Forty exosuits moved into the tunnels, and they didn’t do it quietly or subtly. Explosives blasted open accesses to other tunnels, and in a matter of minutes, Denis Romanov and his people were looking at six fire teams advancing down six different corridors, with four more hanging back, still in the tunnels, and three left on the surface.

He only had three fire teams left.

“Blow the charges,” he ordered Chan. “Then get ready.”

With the enemy drones sweeping ahead of them, there was only a small chance of actually catching the attackers in the mines and charges they’d placed in the tunnels, but they might still knock out a few of the soldiers—and in any case, it would reduce the approaches to where they’d dug in to a single tunnel.

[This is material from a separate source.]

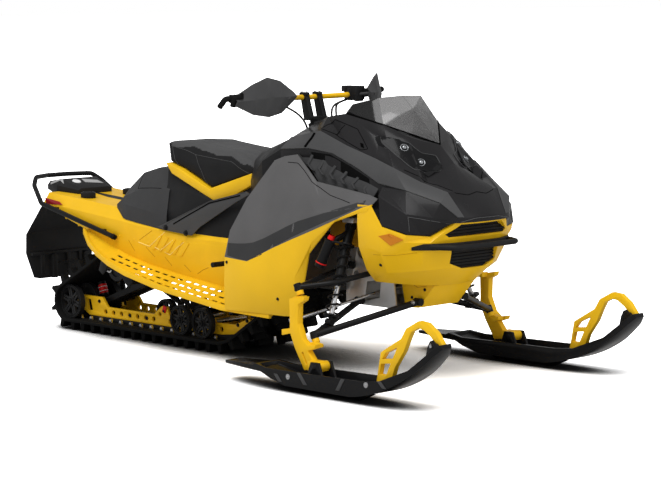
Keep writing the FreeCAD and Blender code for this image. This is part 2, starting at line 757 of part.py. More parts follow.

The ground trembled again, the explosives much closer though far less powerful than the antimatter bombs they’d set off on the surface.

Tunnels collapsed, taking the handful of scattered eyes Denis still had underground with them and leaving only one clean approach to his position and the civilians behind him.

The area outside the initial cave collapse had been a larger crossroads area of some kind, an open space large enough to let half a dozen of the Marines easily fire down the single remaining corridor leading in—and to allow all of the remaining Marines to fire on anyone who actually made it in.

It was as good a defensive position as Denis had found. If they were going to hold these strange soldiers anywhere, it was going to be there.

“Here they come,” Chan announced over the network, hefting his own battle rifle as the seconds continued to tick by with agonizing slowness.

And then the enemy was there. The Marines saw scouting drones first, but Denis saw no reason to give the attackers a good look at their position.

“Take them down,” he ordered, firing as he spoke.